У меня, между прочим, как утверждают многочисленные экстрасенсы, мозг вообще дремал до двадцати двух лет. Проснулся только после того, как я первый раз вылечился от пьянства. Этого я, конечно, дочери не желаю. Поэтому честно рассказываю ей о том, какой дурной у нее был отец в молодости. Зачем я это делаю? Да потому, что дети всегда не хотят быть похожими на своих родителей! И особенно не любят, когда родители врут.

Я собираюсь ей завещать, как и отец мне, чувство юмора, непримиримость к предательству, преданность друзьям и пытливость мозга. Вот это я понимаю – настоящее наследство!
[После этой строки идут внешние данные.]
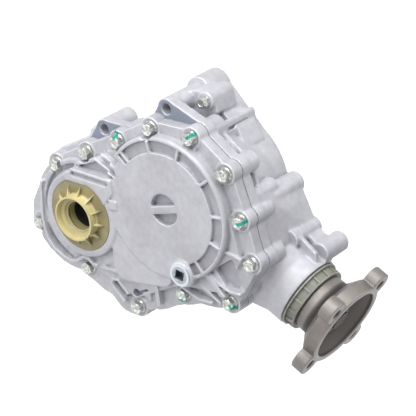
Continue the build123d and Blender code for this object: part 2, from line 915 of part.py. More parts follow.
def cover_forms():
    # Everything that is cast on top of the cover's rim plate.
    with BuildPart() as forms:
        # Apron that follows the outline inside the screws.
        with BuildSketch(at(rim_top - 1.0)):
            add(rim_outline)
            offset(amount=-apron_margin)
        extrude(amount=apron_rise + 1.0, taper=apron_draft)
        add(rounded_disc(transfer, bulge_radius, rim_top - 1.0, bulge_top, bulge_edge))
        add(rounded_disc((0.0, 0.0), input_boss_radius, rim_top - 1.0, rim_top + input_boss_rise, 2.0))
        # Tongue from the bulge down towards the bottom of the case.
        with BuildSketch(at(rim_top - 1.0)):
            for place, radius in tongue_corners:
                with Locations(from_transfer(*place)):
                    Circle(radius)
            make_hull()
        extrude(amount=bulge_rise + 1.0 - tongue_fall, taper=apron_draft / 2)
        # Ridge round the axle recess and the plateau beside it.
        add(rounded_disc((0.0, 0.0), ridge_outer, rim_top, rim_top + ridge_rise, 3.0))
        corners = [from_transfer(*point) for point in plateau_corners]
        add(hull_body(corners, plateau_radius, rim_top - 1.0, plateau_top))
        for start, end, width, rise in cover_ribs:
            add(rib(from_transfer(*start), from_transfer(*end), width, rim_top - 1.0, rim_top + rise))
        add(disc(fill_point, fill_boss_radius, rim_top - 1.0, fill_seat))
        add(screw_holes(screw_points, screw_boss_radius, rim_top - 1.0, rim_top + boss_lift))
    return forms.part


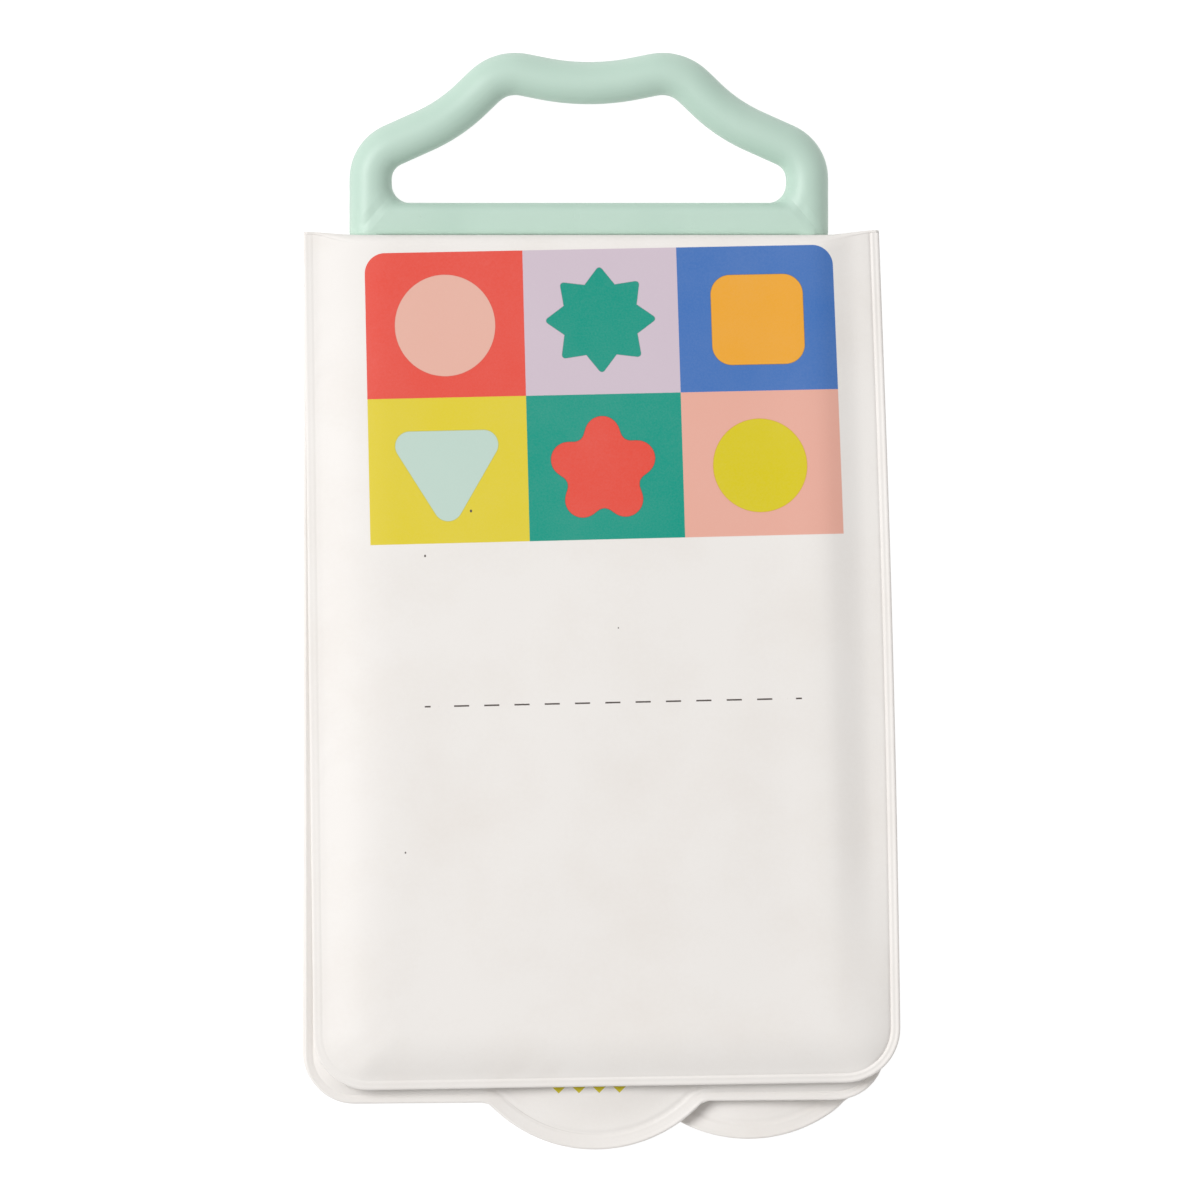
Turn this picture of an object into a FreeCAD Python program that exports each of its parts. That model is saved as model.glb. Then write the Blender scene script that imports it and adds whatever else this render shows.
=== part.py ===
import FreeCAD, Part
import math
import os
import Sketcher
from FreeCAD import Vector

# A soft padded book bound at its head, with a moulded carry handle standing out of the binding.
# It lies on its front cover. X runs across the book, Y from the tabs towards the handle, Z up through
# its thickness. The origin is on the front cover's underside, on the handle's centre line and half
# a cover's length from the spine's outer face. The pieces are drawn with that face at y = 0.

doc = FreeCAD.newDocument("padded_book")

# Driving dimensions, in millimetres
sheet = doc.addObject("Spreadsheet::Sheet", "Sizes")
dimensions = {
    # Width of all four pads at the spine, and how far their middle lies right of the handle's
    "spineWidth": 156.6,
    "spineOffset": 0.7,
    # Covers: spine face to free edge, width there, foam and skins, corners, welded rim
    "coverLength": 231.0,
    "coverFreeWidth": 159.8,
    "coverThickness": 6.0,
    "coverCorner": 15.0,
    "coverRim": 2.6,
    # The back cover sits askew: its free edge has slid this far to the right
    "coverLean": 4.4,
    # Leaves
    "leafLength": 236.0,
    "leafFreeWidth": 158.4,
    "leafThickness": 6.7,
    "leafCorner": 13.0,
    "leafRim": 2.3,
    "upperLeafLean": 1.1,
    "lowerLeafLean": 0.4,
    # Index tabs: round, standing past the free edge, each with its own thin pad
    "tabRadius": 39.4,
    "upperTabReach": 13.0,
    "lowerTabReach": 10.3,
    "tabRim": 4.0,
    "tabThickness": 3.0,
    "upperTabShift": 0.2,
    "lowerTabShift": 42.2,
    # Every welded rim, and the strip of a pad's edge that stays upright between its roundings
    "rimThickness": 1.2,
    "edgeFlat": 0.2,
    # Running gap between a cover and the leaves
    "coverGap": 0.3,
    # Spine skin, and the bound root of the leaves behind it
    "spineSkin": 1.2,
    "bindingDepth": 18.0,
    # Handle: round rod, drawn along its centre line
    "rodDiameter": 11.6,
    "legSpacing": 119.0,
    "elbowHeight": 22.1,
    "elbowRadius": 10.0,
    "waistSpacing": 75.6,
    "waistHeight": 31.8,
    "waistRadius": 45.0,
    "crestSpacing": 47.8,
    "crestHeight": 45.2,
    "crestRadius": 12.0,
    "dipHeight": 40.4,
    "dipRadius": 64.0,
    # Foot bar of the handle, flat on top and on the spine, and the elbows at the grip's lower corners,
    # which lie this far inside the rod's own skin
    "barHeight": 9.0,
    "barRounding": 2.8,
    "gripCorner": 5.0,
    "cornerInset": 0.1,
    # Tongue that holds the handle in the binding, and the gap around it
    "tongueWidth": 100.0,
    "tongueDepth": 12.0,
    "tongueThickness": 3.0,
    "tongueGap": 0.15,
}
for row, (alias, value) in enumerate(dimensions.items(), start=1):
    sheet.set(f"A{row}", alias)
    sheet.set(f"B{row}", str(value))
    sheet.setAlias(f"B{row}", alias)
doc.recompute()

# Levels through the book's thickness, as expressions on the sheet
FRONT_BASE = "0"
LOWER_BASE = "Sizes.coverThickness + Sizes.coverGap"
UPPER_BASE = f"{LOWER_BASE} + Sizes.leafThickness"
LEAVES_THICKNESS = "2 * Sizes.leafThickness"
BACK_BASE = f"{LOWER_BASE} + {LEAVES_THICKNESS} + Sizes.coverGap"
MID_LEVEL = UPPER_BASE


def number(expression):
    """The present value of an expression on the sheet."""
    return float(sheet.evalExpression(expression))


def origin_plane(body, role):
    return next(feature for feature in body.Origin.OriginFeatures if feature.Role == role)


def new_sketch(body, name, role, level=None):
    """An empty sketch on one of the body's own planes, raised by an expression if one is given."""
    sketch = body.newObject("Sketcher::SketchObject", name)
    sketch.AttachmentSupport = [(origin_plane(body, role), "")]
    sketch.MapMode = "FlatFace"
    if level:
        sketch.setExpression("AttachmentOffset.Base.z", level)
    return sketch


def bind(sketch, index, name, expression):
    sketch.renameConstraint(index, name)
    sketch.setExpression(f"Constraints.{name}", expression)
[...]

Не то что дом с озером и горой в Швейцарии, который любой ребенок может пропить или прокурить…

– Кстати, о чувстве юмора. Как вы считаете, оно передалось ей по наследству?

– Надеюсь. Правда, когда ей было годика четыре, она впервые попала за кулисы на мой концерт в Питере. Четырехтысячный зал. В таком зале зрители смеются особенно, как бы заводя собственной критической массой друг друга. Довольный успехом, я вышел со сцены, а она смотрит на меня и плачет:

– Что, – спрашиваю, – случилось?

– Папа, почему над тобой все смеются?

Но шли годы… Она не раз побывала с тех пор за кулисами и, я уверен, уже не представляет жизни без иронического к ней отношения. Недавно, например, наблюдала за тем, как подруги нашей мамы прощаются, когда уходят от нас:

– Папа, ты заметил? Это точно для тебя. Они целуются и при этом говорят: «целую». То есть как будто тот, которого поцеловали, совсем тупой и не понимает, что его поцеловали. Вставь в «Только наш человек!»

Мне нравится, что она влюблена в КВН. Причем в КВН в целом и во всех его участников поименно. Вообще, я считаю, это очень здорово, что у нас в стране возродился КВН, да еще и так мощно. А у нас играют повсюду: в институтах, школах, детских садах, яслях и… даже на зонах! Это ли не спасительный задаток Всея Руси.